Start at the line that has "Write part 2" and stop at the line that has "return sum(a.x *". Print those lines and all lines between them exactly, and nothing more.

Records shown:
## begin

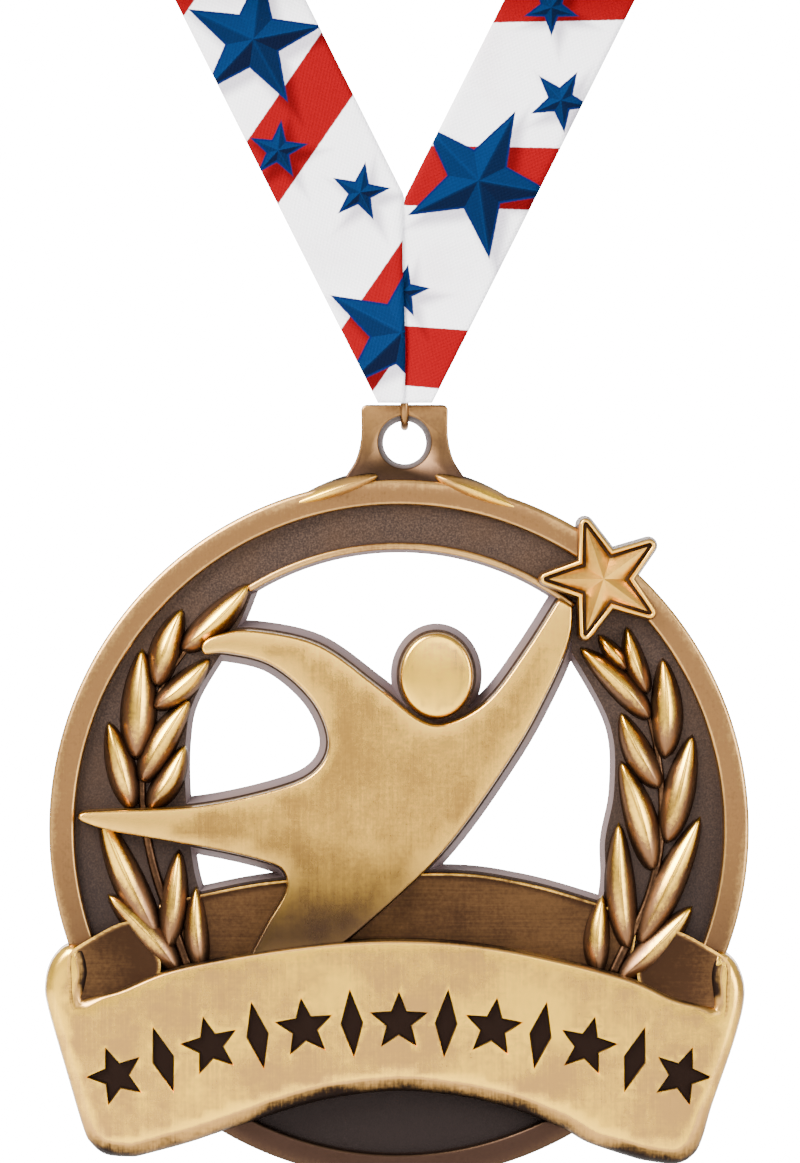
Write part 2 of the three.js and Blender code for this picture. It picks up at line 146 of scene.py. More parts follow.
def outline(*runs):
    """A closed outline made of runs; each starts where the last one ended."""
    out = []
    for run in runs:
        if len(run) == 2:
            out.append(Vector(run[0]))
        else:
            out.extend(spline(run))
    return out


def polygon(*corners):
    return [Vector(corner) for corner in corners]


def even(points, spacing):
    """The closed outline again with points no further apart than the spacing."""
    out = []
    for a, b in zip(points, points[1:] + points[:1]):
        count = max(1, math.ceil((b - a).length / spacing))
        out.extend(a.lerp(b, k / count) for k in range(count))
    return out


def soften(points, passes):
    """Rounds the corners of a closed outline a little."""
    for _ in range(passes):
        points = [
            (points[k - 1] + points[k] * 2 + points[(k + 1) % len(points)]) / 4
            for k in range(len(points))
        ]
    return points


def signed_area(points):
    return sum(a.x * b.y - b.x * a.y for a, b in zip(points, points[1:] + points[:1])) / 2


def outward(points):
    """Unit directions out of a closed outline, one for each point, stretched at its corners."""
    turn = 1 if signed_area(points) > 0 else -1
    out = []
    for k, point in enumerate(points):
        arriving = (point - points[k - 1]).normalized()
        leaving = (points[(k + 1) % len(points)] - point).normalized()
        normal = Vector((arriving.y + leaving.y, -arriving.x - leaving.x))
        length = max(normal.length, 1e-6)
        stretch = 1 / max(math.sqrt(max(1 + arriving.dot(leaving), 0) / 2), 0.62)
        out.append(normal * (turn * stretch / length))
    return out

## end
## begin

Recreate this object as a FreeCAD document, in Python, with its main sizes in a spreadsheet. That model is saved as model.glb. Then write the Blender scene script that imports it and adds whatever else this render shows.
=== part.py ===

## end

Output for this task:
Write part 2 of the three.js and Blender code for this picture. It picks up at line 146 of scene.py. More parts follow.
def outline(*runs):
    """A closed outline made of runs; each starts where the last one ended."""
    out = []
    for run in runs:
        if len(run) == 2:
            out.append(Vector(run[0]))
        else:
            out.extend(spline(run))
    return out


def polygon(*corners):
    return [Vector(corner) for corner in corners]


def even(points, spacing):
    """The closed outline again with points no further apart than the spacing."""
    out = []
    for a, b in zip(points, points[1:] + points[:1]):
        count = max(1, math.ceil((b - a).length / spacing))
        out.extend(a.lerp(b, k / count) for k in range(count))
    return out


def soften(points, passes):
    """Rounds the corners of a closed outline a little."""
    for _ in range(passes):
        points = [
            (points[k - 1] + points[k] * 2 + points[(k + 1) % len(points)]) / 4
            for k in range(len(points))
        ]
    return points


def signed_area(points):
    return sum(a.x * b.y - b.x * a.y for a, b in zip(points, points[1:] + points[:1])) / 2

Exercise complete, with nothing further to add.